-- Requirement --
Copy exactly the lines from the start of the data below through the one that carries "base, DUST), factor", and only those.

-- Data section --
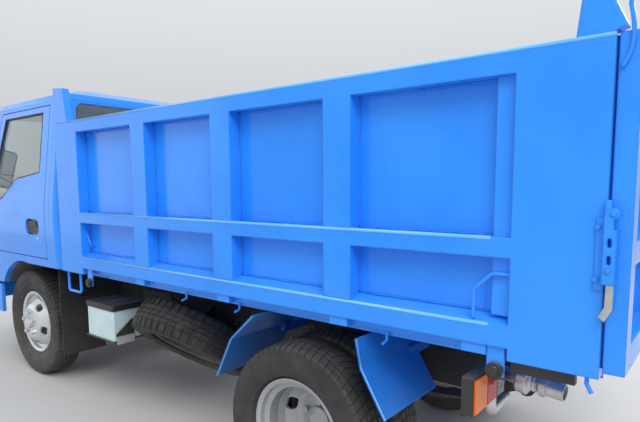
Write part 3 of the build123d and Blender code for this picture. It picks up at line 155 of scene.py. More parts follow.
def dusty(graph, base, low, high, amount, upward=0.25):
    """Base colour with dust that thickens from height high down to low and on upward faces.

    Returns the new colour and how much dust lies there.
    """
    fall = graph.ramp(graph.height(), low, high, amount, 0.02)
    shelf = graph.math("MULTIPLY", graph.ramp(graph.upward(), 0.5, 1.0), upward)
    patches = graph.ramp(graph.noise(5, 6, 0.6), 0.3, 0.75, 0.45, 1.2)
    factor = graph.math("MULTIPLY", graph.math("ADD", fall, shelf), patches)
    return graph.mix(graph.math("MINIMUM", factor, 0.9), base, DUST), factor


def paint(name, colour, tint, low, high, dust, rough, coat, rust=0.0):
    """Sprayed paint with fine scratches, and dust between the heights low and high."""
    graph = Graph(name)
    base = graph.mix(graph.ramp(graph.noise(2.3, 5), 0.35, 0.7), colour, tint)
    scratch = graph.ramp(graph.noise(60, 3, 0.5, (1, 1, 9)), 0.68, 0.74)
    base = graph.mix(graph.math("MULTIPLY", scratch, 0.12), base, BARE)
    if rust:
        spots = graph.ramp(graph.noise(14, 8, 0.65), 0.64, 0.7)
        base = graph.mix(graph.math("MULTIPLY", spots, rust), base, RUST)
    base, factor = dusty(graph, base, low, high, dust, 1.5 * dust)
    gloss = graph.math("ADD", graph.ramp(graph.noise(9, 5), 0.3, 0.8, rough, rough + 0.12),
                       graph.math("MULTIPLY", factor, 0.45))
    graph.rounded(PAINT_FOLD)
    graph.bump(graph.noise(150, 2), 0.04, 0.002)
    graph.bump(graph.noise(3, 2), 0.1, 0.01)
    return graph.done(base, gloss, Coat_Weight=coat, Coat_Roughness=0.14, Specular_IOR_Level=0.25)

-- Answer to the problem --
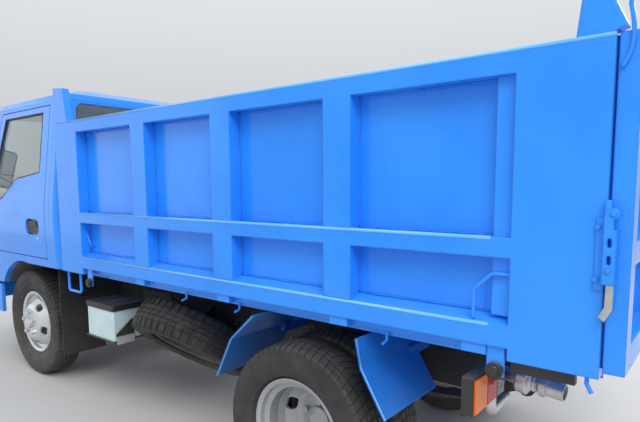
Write part 3 of the build123d and Blender code for this picture. It picks up at line 155 of scene.py. More parts follow.
def dusty(graph, base, low, high, amount, upward=0.25):
    """Base colour with dust that thickens from height high down to low and on upward faces.

    Returns the new colour and how much dust lies there.
    """
    fall = graph.ramp(graph.height(), low, high, amount, 0.02)
    shelf = graph.math("MULTIPLY", graph.ramp(graph.upward(), 0.5, 1.0), upward)
    patches = graph.ramp(graph.noise(5, 6, 0.6), 0.3, 0.75, 0.45, 1.2)
    factor = graph.math("MULTIPLY", graph.math("ADD", fall, shelf), patches)
    return graph.mix(graph.math("MINIMUM", factor, 0.9), base, DUST), factor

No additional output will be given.